Michael: It has been for a long time, and believe me we were trying to respond to that.
Melia: I get to profit from all the work you and the Hartford Stage staff have done in this area, and to continue to build on it. It’s such an opportunity for me to bring my upbringing to the fore, having grown up in Mexico City and still feeling most at home there.
Michael: To hear people talk about equity, diversity, and inclusion (EDI)… We were doing EDI in what you might call the Stone Age, only because Hartford demanded it.
We haven’t even talked about managing directors and how they’re the third leg to the stool. There’s the artistic director, there’s the board chair, and then there’s that managing director. I had a great one in Michael Stotts.
Melia: I have been making jokes nonstop about Mike abandoning me.

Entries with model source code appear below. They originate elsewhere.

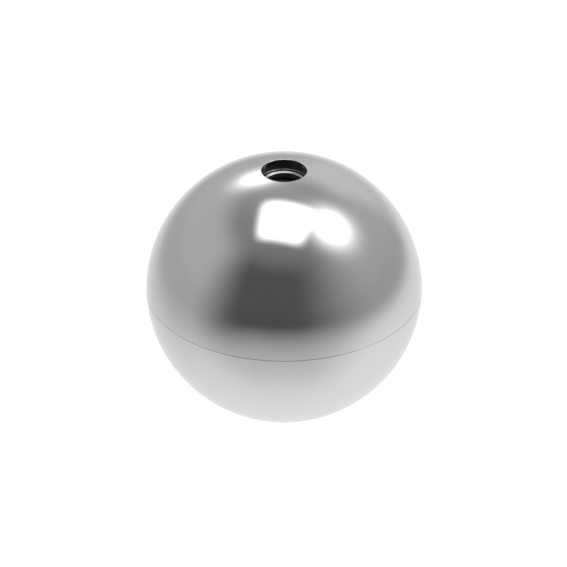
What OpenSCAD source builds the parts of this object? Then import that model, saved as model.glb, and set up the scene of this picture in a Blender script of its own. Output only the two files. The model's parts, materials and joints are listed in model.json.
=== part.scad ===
// Threaded end cap ball
//
// A hollow polished steel ball for the end of a rod or a post. It is pressed as two half shells,
// which are trimmed and joined edge to edge round the equator. A tapped bush is welded inside the
// upper half, behind a plain hole, and takes the stud that holds the ball.
//
// Millimetres. The origin is the centre of the ball, on the joint between the halves.
// +Z runs along the thread and out of the hole.

/* [Ball] */
// Outside diameter that each half shell is pressed to
ball_d = 50; // [30:1:100]
// Thickness of the shell
wall = 2; // [1:0.1:3]
// Height trimmed off the rim of each half, short of a full hemisphere
trim = 0.5; // [0.1:0.1:2]
// Chamfer on the outer edge of each half, which leaves a fine groove at the joint
joint_chamfer = 0.05; // [0.02:0.01:0.5]

/* [Thread] */
// Nominal diameter of the thread
thread_d = 8; // [5:1:10]
// Pitch of the thread
thread_pitch = 1.25; // [0.8:0.05:1.75]
// What the tapping drill is over the nominal diameter less the pitch
drill_allowance = 0.05; // [0:0.01:0.2]
// Chamfer at the mouth of the thread, which the hole shows
mouth_chamfer = 0.1; // [0.05:0.05:0.4]

/* [Hole] */
// Room that the hole in the shell leaves around the nominal thread, on the diameter
stud_clearance = 0.1; // [0:0.1:1]
// Radius that polishing leaves on the rim of the hole
rim_round = 0.1; // [0.05:0.05:0.5]

/* [Bush] */
// Outside diameter of the bush
bush_d = 12; // [10:0.5:20]
// Length of the bush, from its flat face to its tail
bush_len = 10; // [6:0.5:16]
// Width of the domed seat that is turned round the flat face, to fit the inside of the shell
seat_w = 0.75; // [0.3:0.05:0.9]
// Gap left between the seat and the shell for the weld
seat_gap = 0.02; // [0.01:0.01:0.1]
// Chamfer on the outer edge of the tail
tail_chamfer = 0.6; // [0.2:0.1:1]
// Slope of the countersink that clears the tap at the tail, from the bush's axis
tail_countersink = 45; // [30:5:60]

/* [Hidden] */
$fn = 180;

// Ball: both faces of a half shell are arcs about a centre that lies past the joint
outer_r = ball_d / 2;
inner_r = outer_r - wall;
joint_r = sqrt(pow(outer_r, 2) - pow(trim, 2));

// Thread and the hole that a stud goes through to reach it
thread_r = thread_d / 2;
core_r = (thread_d - thread_pitch + drill_allowance) / 2;
hole_r = (thread_d + stud_clearance) / 2;
// How far the rounding of the rim stands proud of the ball, so that they cross in one clean edge
rim_proud = 0.02 * rim_round;

// Bush: its flat face lies where the domed seat starts
bush_r = bush_d / 2;
seat_r = inner_r - seat_gap;
face_r = bush_r - seat_w;
face_z = arc_height(seat_r, face_r) - trim;
tail_z = face_z - bush_len;

// Length that a cut runs on past the faces that it goes through
beyond = 1;

// Height of an arc of radius r at the distance x from its centre's axis
function arc_height(r, x) = sqrt(pow(r, 2) - pow(x, 2));

// Section of a half shell, in the plane of radius and height, from the joint up to the pole
module half_section() {
    difference() {
        intersection() {
            translate([0, -trim]) circle(r = outer_r);
            square([outer_r, outer_r]);
        }
        translate([0, -trim]) circle(r = inner_r);
        joint_edge_cut();
    }
}

// The sliver that the chamfer takes off the outer edge at the joint
module joint_edge_cut() {
    polygon([
        [joint_r - joint_chamfer, 0],
        [joint_r + beyond, 0],
        [joint_r + beyond, joint_chamfer + beyond]
    ]);
}

// The hole through the pole, with the rounded rim that blends it into the ball
module hole_section() {
    round_at = [
        hole_r + rim_round,
        arc_height(outer_r - rim_round + rim_proud, hole_r + rim_round) - trim
    ];
    // The cut starts on the ray from the half's centre through the centre of the rounding
    out = (outer_r + beyond) / (outer_r - rim_round);
    square([hole_r, outer_r + beyond]);
    difference() {
        polygon([
            [hole_r - rim_round, round_at[1]],
            round_at,
            [round_at[0] * out, (round_at[1] + trim) * out - trim],
            [hole_r - rim_round, outer_r + beyond]
        ]);
        translate(round_at) circle(r = rim_round);
    }
}

// Section of the bush: a turned cylinder whose top edge follows the inside of the shell
module bush_section() {
    difference() {
        intersection() {
            translate([0, tail_z]) square([bush_r, bush_len]);
            translate([0, -trim]) circle(r = seat_r);
        }
        translate([0, tail_z - beyond]) square([core_r, bush_len + 2 * beyond]);
        mouth_cut();
        tail_countersink_cut();
        tail_edge_cut();
    }
}

// Chamfer at the mouth of the thread, in the flat face
module mouth_cut() {
    polygon([
        [core_r - beyond, face_z - mouth_chamfer - beyond],
        [core_r + mouth_chamfer + beyond, face_z + beyond],
        [core_r - beyond, face_z + beyond]
    ]);
}

// Countersink in the tail, out to the thread's nominal diameter
module tail_countersink_cut() {
    rise = 1 / tan(tail_countersink);
    polygon([
        [core_r - beyond, tail_z - beyond * rise],
        [thread_r + beyond, tail_z - beyond * rise],
        [core_r - beyond, tail_z + (thread_r - core_r + beyond) * rise]
    ]);
}

// Chamfer round the outer edge of the tail
module tail_edge_cut() {
    polygon([
        [bush_r - tail_chamfer - beyond, tail_z - beyond],
        [bush_r + beyond, tail_z - beyond],
        [bush_r + beyond, tail_z + tail_chamfer + beyond]
    ]);
}

module upper_half_shell() {
    color("silver")
    rotate_extrude()
    difference() {
        half_section();
        hole_section();
    }
}

module lower_half_shell() {
    color("gainsboro")
    rotate_extrude()
    mirror([0, 1]) half_section();
}

module threaded_bush() {
    color("darkgray")
    rotate_extrude()
    bush_section();
}

upper_half_shell();
lower_half_shell();
threaded_bush();
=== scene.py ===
import json
import math

import bmesh
import bpy
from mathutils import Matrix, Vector


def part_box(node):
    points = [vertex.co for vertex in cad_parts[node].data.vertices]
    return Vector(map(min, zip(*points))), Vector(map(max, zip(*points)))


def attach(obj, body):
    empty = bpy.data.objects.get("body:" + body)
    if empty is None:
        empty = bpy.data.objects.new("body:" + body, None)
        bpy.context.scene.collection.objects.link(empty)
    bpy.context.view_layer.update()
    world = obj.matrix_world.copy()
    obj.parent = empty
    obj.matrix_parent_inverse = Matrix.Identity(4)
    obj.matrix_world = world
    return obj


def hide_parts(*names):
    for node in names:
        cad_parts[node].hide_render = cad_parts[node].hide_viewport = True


# %% [markdown]
# # A threaded end cap ball
#
# The ball caps the end of a rod or a handrail post. Two half shells are pressed from stainless
# sheet, joined edge to edge and polished. A turned and tapped bush sits behind the hole at the
# top, and the ball screws onto a stud.
#
# A polished ball has no colour or pattern of its own. What the eye reads is the room that it
# mirrors, so this lesson spends as much care on the studio as on the metal. Everything is in
# metres, in the frame of the CAD model: the origin is the centre of the ball, and +Z comes out
# of the hole.

# %% Load the frame
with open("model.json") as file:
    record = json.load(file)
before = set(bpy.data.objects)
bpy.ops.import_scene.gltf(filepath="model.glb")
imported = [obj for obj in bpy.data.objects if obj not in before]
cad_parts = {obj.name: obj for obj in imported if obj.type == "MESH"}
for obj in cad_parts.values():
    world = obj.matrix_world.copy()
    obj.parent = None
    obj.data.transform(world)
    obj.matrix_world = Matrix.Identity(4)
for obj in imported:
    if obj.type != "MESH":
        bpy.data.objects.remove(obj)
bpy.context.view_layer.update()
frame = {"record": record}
MM = 0.001

# %% [markdown]
# ## The camera
#
# It looks down at the ball from the front, at about 31 degrees, with a long lens from 60 cm. A
# long lens keeps the ball round: with a short one, close up, its outline would stretch towards
# the corners of the view.

# %% Camera
CAMERA_ELEVATION = math.radians(31.35)
CAMERA_DISTANCE = 600 * MM
CAMERA_LENS = 210.4
AIM = Vector((-0.12, 0, 0.69)) * MM


def aim_camera():
    """Makes the scene's camera, in front of the ball and above it."""
    data = bpy.data.cameras.new("camera")
    data.lens = CAMERA_LENS
    camera = bpy.data.objects.new("camera", data)
    bpy.context.scene.collection.objects.link(camera)
    back = Vector((0, -math.cos(CAMERA_ELEVATION), math.sin(CAMERA_ELEVATION)))
    camera.location = AIM + back * CAMERA_DISTANCE
    camera.rotation_euler = (-back).to_track_quat("-Z", "Y").to_euler()
    bpy.context.scene.camera = camera
    print("camera at", [round(v, 4) for v in camera.location])


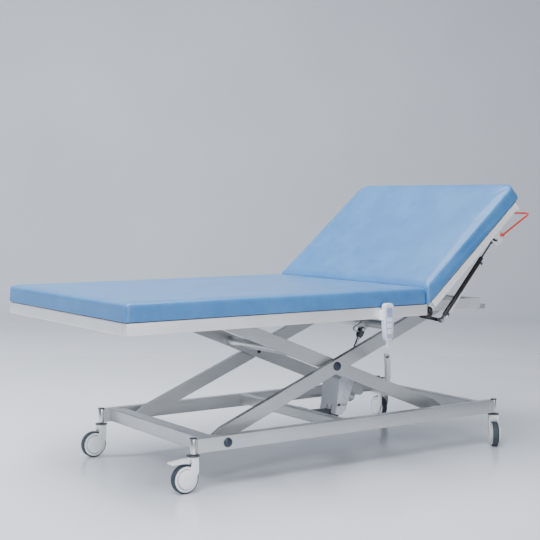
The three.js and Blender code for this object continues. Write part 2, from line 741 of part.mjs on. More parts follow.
const shell = plateXZ([
  ...ring(HANDSET_X + 9, 634, 12, 0, 90, 4),
  ...ring(HANDSET_X - 9, 634, 12, 90, 180, 4),
  [HANDSET_X - 21, 540],
  [HANDSET_X - 14, 506],
  [HANDSET_X - 10, 502],
  [HANDSET_X + 10, 502],
  [HANDSET_X + 14, 506],
  [HANDSET_X + 21, 540],
], -525, -503.2);
const keyRows = [622, 600];
const keys = keyRows.map((z) => plateXZ(
  roundRect(HANDSET_X - 11, HANDSET_X + 11, z - 8, z + 8, 4),
  -526.6,
  -522,
));
add('handset_body', cut(
  join(shell, cylZ(6.5, HANDSET_X, -514, 478, 510, 20)),
  cylZ(3.8, HANDSET_X, -514, 470, 504, 16),
  ...keyRows.map((z) => plateXZ(
    roundRect(HANDSET_X - 11.5, HANDSET_X + 11.5, z - 8.5, z + 8.5, 4.4),
    -530,
    -519.8,
  )),
), white);
add('handset_key_up', keys[0], blueKey);
add('handset_key_down', keys[1], blueKey);

const cordRoute = [
  [1095, -514, 500],
  [1095, -514, 480],
  [1097, -511, 461],
  [1107, -497, 446],
  [1136, -461, 437],
  [1173, -420, 428],
];
const coilRoute = [
  [1173.9, -419.1, 427.4],
  [1212, -376, 402],
  [1252, -330, 360],
  [1290, -287, 312],
];
const curve = (route) => new THREE.CatmullRomCurve3(route.map((p) => new THREE.Vector3(...p)));
add('cord_straight', tubeAlong(curve(cordRoute), 2.4, 8, 18), cordGrey);
add('cord_coil', tubeAlong(curve(coilRoute), 12, 12, 10), cordGrey);

// ---------------------------------------------------------------- casters

// Drawn about the swivel axis, trailing toward -X, then turned and placed.
function caster(name, x, y, turn, braked) {
  const place = (geometry) => geometry.rotateZ(rad(turn)).translate(x, y, 0);
  const cheek = [
    ...ring(-TRAIL, WHEEL_R, 34, 76, 358, 20),
    [4, 60],
    [10, 70],
    [13, 82],
    [13, 126],
    [-13, 126],
    [-15, 106],
    [-20, 94],
  ];
  // Plan of the crown: narrow fore and aft, wide across the wheel, round at the corners.
  const crownPlan = [
    ...ring(4, 12, 8, 0, 90, 4),
    ...ring(-62, 12, 8, 90, 180, 4),
    ...ring(-62, -12, 8, 180, 270, 4),
    ...ring(4, -12, 8, 270, 360, 4),
  ];
  const spindle = cylY(5, -TRAIL, WHEEL_R, -21.5, 21.5, 20);
  let fork = join(
    cut(
      common(plateXZ(cheek, -20, 20), plateXY(crownPlan, 20, 140)),
      box(-100, 60, -16.2, 16.2, 20, 107.2),
    ),
    cylZ(5.6, 0, 0, 120, 181, 16),
    cylZ(23, 0, 0, 126, 132.5, 24),
    spindle,
  );
  if (braked) {
    const ears = [-1, 1].map((side) => {
      const [e0, e1] = span(side, 8.8, 13.8);
      return box(-27, -8, e0, e1, 108.4, 120);
    });
    fork = join(
      cut(fork, box(-60, -15, -9.2, 9.2, 104, 124.5)),
      ...ears,
      cylY(3, -21, 114, -13, 13, 12),
    );
  }
  add(`caster_fork_${name}`, place(fork), white);
  const groove = (side) => {
    const [g0, g1] = span(side, 13, 18);
    return cut(cylY(35.5, -TRAIL, WHEEL_R, g0, g1, 28), cylY(31, -TRAIL, WHEEL_R, g0 - 1, g1 + 1, 24));
  };
  const rim = cut(
    turned([
      [0, -14.5],
      [WHEEL_R - 10, -14.5],
      [WHEEL_R - 3, -13],
      [WHEEL_R, -8],
      [WHEEL_R, 8],
      [WHEEL_R - 3, 13],
      [WHEEL_R - 10, 14.5],
      [0, 14.5],
    ], 32).rotateX(Math.PI / 2).translate(-TRAIL, 0, WHEEL_R),
    cylY(5.45, -TRAIL, WHEEL_R, -17, 17, 20),
    groove(-1),
    groove(1),
  );
  add(`caster_wheel_${name}`, place(rim), tyre);
  if (braked) {
    const pedal = cut(
      join(
        plateXY(roundRect(-88, -29, -17, 17, 8), 109, 115),
        box(-40, -18, -8, 8, 109.5, 117),
        cylY(5, -21, 114, -8, 8, 16),
      ),
      cylY(3.45, -21, 114, -12, 12, 12),
    );
    add(`brake_pedal_${name}`, place(pedal), white);
  }
}

caster('foot_near', CASTER_FOOT, -CASTER_Y, 0, true);
caster('foot_far', CASTER_FOOT, CASTER_Y, 0, false);
caster('head_near', CASTER_HEAD, -CASTER_Y, 54, false);
caster('head_far', CASTER_HEAD, CASTER_Y, -95, true);

export default table;
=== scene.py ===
import math
from math import cos, pi, radians, sin

import bmesh
import bpy
from mathutils import Matrix, Vector


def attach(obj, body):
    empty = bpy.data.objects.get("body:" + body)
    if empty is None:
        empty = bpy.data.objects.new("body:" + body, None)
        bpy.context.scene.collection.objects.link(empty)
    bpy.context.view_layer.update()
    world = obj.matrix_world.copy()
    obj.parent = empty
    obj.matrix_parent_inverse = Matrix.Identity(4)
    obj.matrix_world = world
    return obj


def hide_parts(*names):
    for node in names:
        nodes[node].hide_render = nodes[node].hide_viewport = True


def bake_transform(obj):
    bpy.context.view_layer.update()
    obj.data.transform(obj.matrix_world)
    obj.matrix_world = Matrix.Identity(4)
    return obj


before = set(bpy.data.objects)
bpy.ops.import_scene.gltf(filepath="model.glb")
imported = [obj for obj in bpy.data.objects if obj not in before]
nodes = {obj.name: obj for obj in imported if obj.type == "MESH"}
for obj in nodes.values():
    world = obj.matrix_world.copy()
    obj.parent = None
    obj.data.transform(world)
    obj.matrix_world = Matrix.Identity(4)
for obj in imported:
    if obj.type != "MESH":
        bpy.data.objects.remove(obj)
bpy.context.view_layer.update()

# Lengths below are millimetres in the table's own frame: X from the pad's foot
# edge, Y from the centre line, Z from the floor. P() gives the row frame in metres.
ORIGIN_X, ORIGIN_Y = 944.896, -13.3
HINGE = (1335.0, 603.0)
BACK = 40.4
SLOPE = 21.75
MID = (1025.5, 385.75)
ACT_LOW, ACT_ANGLE, ACT_Y = (1172.0, 158.0), 63.85, -62.0
STRUT_LOW, STRUT_ANGLE, STRUT_Y = (1424.0, 557.0), 48.0, -450.0
WHEEL_R, TRAIL = 51.5, 35.0
PAD_TOP, PAD_HALF_WIDTH = 693.0, 498.5
CAMERA_AT = (-1790.4, -3932.4, 1037.6)
CAMERA_YAW, CAMERA_PITCH, CAMERA_ROLL = 34.49, 3.44, 0.11
CASTERS = {
    "foot_near": (336, -360.5, 0, True),
    "foot_far": (336, 360.5, 0, False),
    "head_near": (1811, -360.5, 54, False),
    "head_far": (1811, 360.5, -95, True),
}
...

Michael: It’s also an opportunity for you.
Melia: It’s both. At first I really did think: with Mike leaving, how could I possibly take this on? But the board has expressed that they’re there for me, and I can already see that. And so much of the theatre’s terrific staff has been there through all these transitions and can help guide me through this one.
Michael: I have so many things that I’m grateful to Darko for, the number one being the great artist and leader he’s been the last eight years, but also I’m thrilled he retained as much of the staff as he has that worked with me, because they were so terrific, and they just serve the theatre.
The other thing I want to say about board conflict, just going back a moment, was it could get really intense; there were times over the thirteen years it got almost ugly. However, I always came out at the end respecting board positions—there was rarely any one consensus there except: the artistic director sets the program. They rallied around that. Which is huge. But some still wanted a line item veto!
Melia: It’s like what we were saying about leadership: that you can disagree, but if you feel you’ve been listened to and your opinion has been taken seriously, it is easier to live with the outcome, even if you do not agree with what decisions were made.
Michael: Sometimes it almost raised that energy in you to keep fighting, because you believed in it, because you thought it was what the theatre and the community needed. I know that, in my time as artistic director at Hartford, I never failed to have a reason in the morning to get out of bed.
Melia: I feel the same way. There’s so much to do, and what’s really cool is that I welcome all of it. There’s not a part of this job right now that doesn’t excite me, and to have a new opportunity of this magnitude is such a gift.
Michael: The last thing I want to say in this moment of transition for you is to make sure you take time to take care of yourself. That’s really important. They’re going to be coming at you with so much, and you’re going to respond to it—brilliantly—but if you take care of you first, then you can do the rest. I sometimes forgot that.